Aim
Reproduce, word for word, every line from the first one down to the line containing "wt.links.new(wmix.outputs[0], wout.inputs[0])", and nothing else.

Data
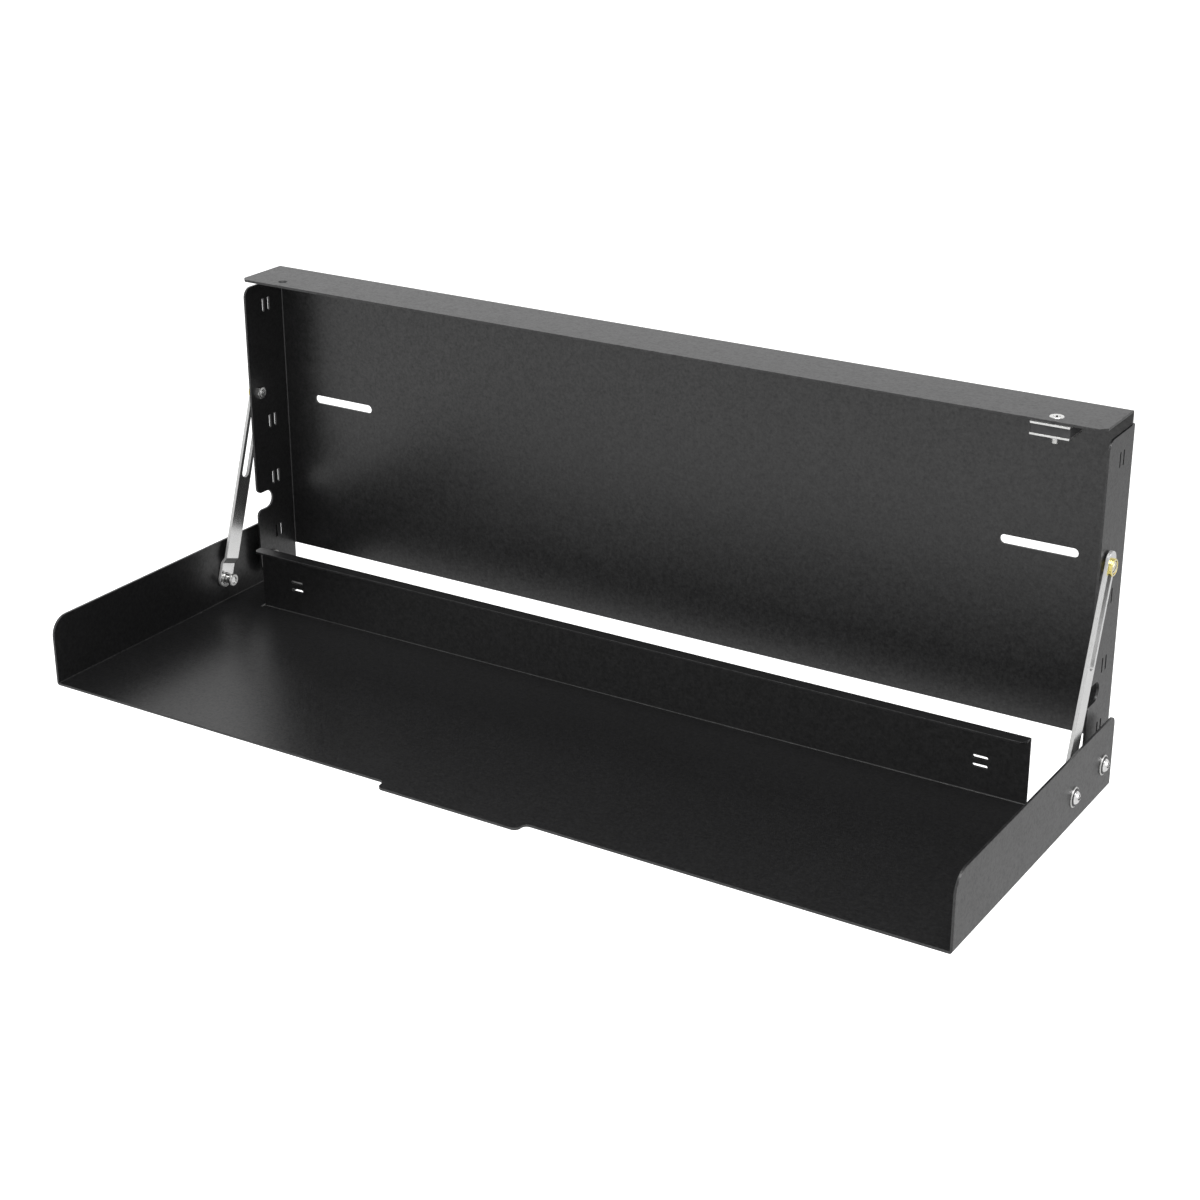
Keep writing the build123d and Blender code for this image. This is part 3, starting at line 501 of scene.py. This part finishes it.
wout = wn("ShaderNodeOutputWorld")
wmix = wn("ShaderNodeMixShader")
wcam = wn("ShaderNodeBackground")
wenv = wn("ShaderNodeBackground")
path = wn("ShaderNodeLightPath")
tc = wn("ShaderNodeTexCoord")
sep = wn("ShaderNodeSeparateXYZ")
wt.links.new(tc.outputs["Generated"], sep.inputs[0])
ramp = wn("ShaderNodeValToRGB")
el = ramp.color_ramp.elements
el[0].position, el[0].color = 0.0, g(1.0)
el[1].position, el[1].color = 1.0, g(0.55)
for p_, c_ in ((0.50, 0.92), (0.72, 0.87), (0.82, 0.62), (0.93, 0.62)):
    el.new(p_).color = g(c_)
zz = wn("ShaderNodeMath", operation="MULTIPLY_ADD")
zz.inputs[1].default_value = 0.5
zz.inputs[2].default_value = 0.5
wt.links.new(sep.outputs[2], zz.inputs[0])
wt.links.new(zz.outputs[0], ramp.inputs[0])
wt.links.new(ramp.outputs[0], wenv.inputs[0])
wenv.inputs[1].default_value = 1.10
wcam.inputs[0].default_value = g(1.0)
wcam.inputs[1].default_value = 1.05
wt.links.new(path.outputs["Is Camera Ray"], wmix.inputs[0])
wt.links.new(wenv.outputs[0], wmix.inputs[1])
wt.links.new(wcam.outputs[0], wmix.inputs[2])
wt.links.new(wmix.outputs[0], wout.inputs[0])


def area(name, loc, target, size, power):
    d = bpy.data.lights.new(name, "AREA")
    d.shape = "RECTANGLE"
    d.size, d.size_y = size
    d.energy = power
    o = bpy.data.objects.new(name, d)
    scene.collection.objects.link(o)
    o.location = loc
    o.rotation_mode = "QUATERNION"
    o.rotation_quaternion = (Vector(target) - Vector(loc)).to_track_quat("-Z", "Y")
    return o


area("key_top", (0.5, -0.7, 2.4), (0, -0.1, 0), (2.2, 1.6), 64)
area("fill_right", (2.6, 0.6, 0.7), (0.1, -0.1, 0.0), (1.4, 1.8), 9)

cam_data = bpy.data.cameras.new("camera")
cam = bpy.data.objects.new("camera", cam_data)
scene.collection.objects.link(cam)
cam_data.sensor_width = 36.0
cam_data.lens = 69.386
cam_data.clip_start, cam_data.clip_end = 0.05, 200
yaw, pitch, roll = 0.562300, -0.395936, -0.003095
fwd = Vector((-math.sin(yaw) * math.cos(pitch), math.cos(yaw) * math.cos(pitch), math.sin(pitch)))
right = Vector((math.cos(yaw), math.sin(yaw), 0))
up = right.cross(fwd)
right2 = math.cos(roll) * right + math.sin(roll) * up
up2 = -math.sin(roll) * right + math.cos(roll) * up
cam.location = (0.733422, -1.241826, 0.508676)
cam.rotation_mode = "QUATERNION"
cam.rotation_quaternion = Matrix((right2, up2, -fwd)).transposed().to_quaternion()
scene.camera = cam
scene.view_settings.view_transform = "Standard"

The reply
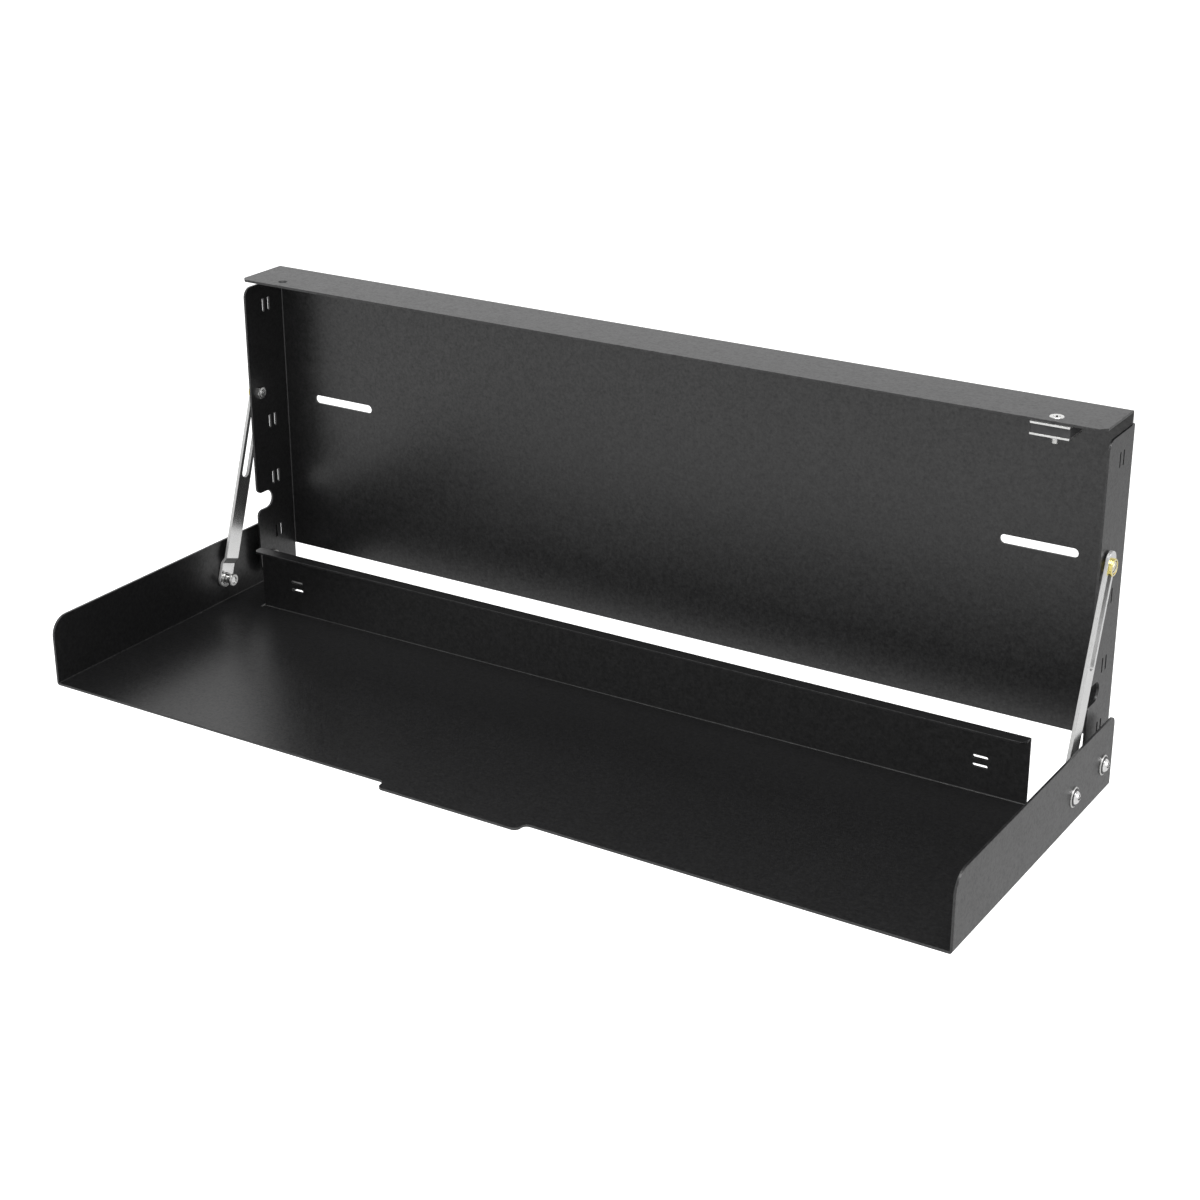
Keep writing the build123d and Blender code for this image. This is part 3, starting at line 501 of scene.py. This part finishes it.
wout = wn("ShaderNodeOutputWorld")
wmix = wn("ShaderNodeMixShader")
wcam = wn("ShaderNodeBackground")
wenv = wn("ShaderNodeBackground")
path = wn("ShaderNodeLightPath")
tc = wn("ShaderNodeTexCoord")
sep = wn("ShaderNodeSeparateXYZ")
wt.links.new(tc.outputs["Generated"], sep.inputs[0])
ramp = wn("ShaderNodeValToRGB")
el = ramp.color_ramp.elements
el[0].position, el[0].color = 0.0, g(1.0)
el[1].position, el[1].color = 1.0, g(0.55)
for p_, c_ in ((0.50, 0.92), (0.72, 0.87), (0.82, 0.62), (0.93, 0.62)):
    el.new(p_).color = g(c_)
zz = wn("ShaderNodeMath", operation="MULTIPLY_ADD")
zz.inputs[1].default_value = 0.5
zz.inputs[2].default_value = 0.5
wt.links.new(sep.outputs[2], zz.inputs[0])
wt.links.new(zz.outputs[0], ramp.inputs[0])
wt.links.new(ramp.outputs[0], wenv.inputs[0])
wenv.inputs[1].default_value = 1.10
wcam.inputs[0].default_value = g(1.0)
wcam.inputs[1].default_value = 1.05
wt.links.new(path.outputs["Is Camera Ray"], wmix.inputs[0])
wt.links.new(wenv.outputs[0], wmix.inputs[1])
wt.links.new(wcam.outputs[0], wmix.inputs[2])
wt.links.new(wmix.outputs[0], wout.inputs[0])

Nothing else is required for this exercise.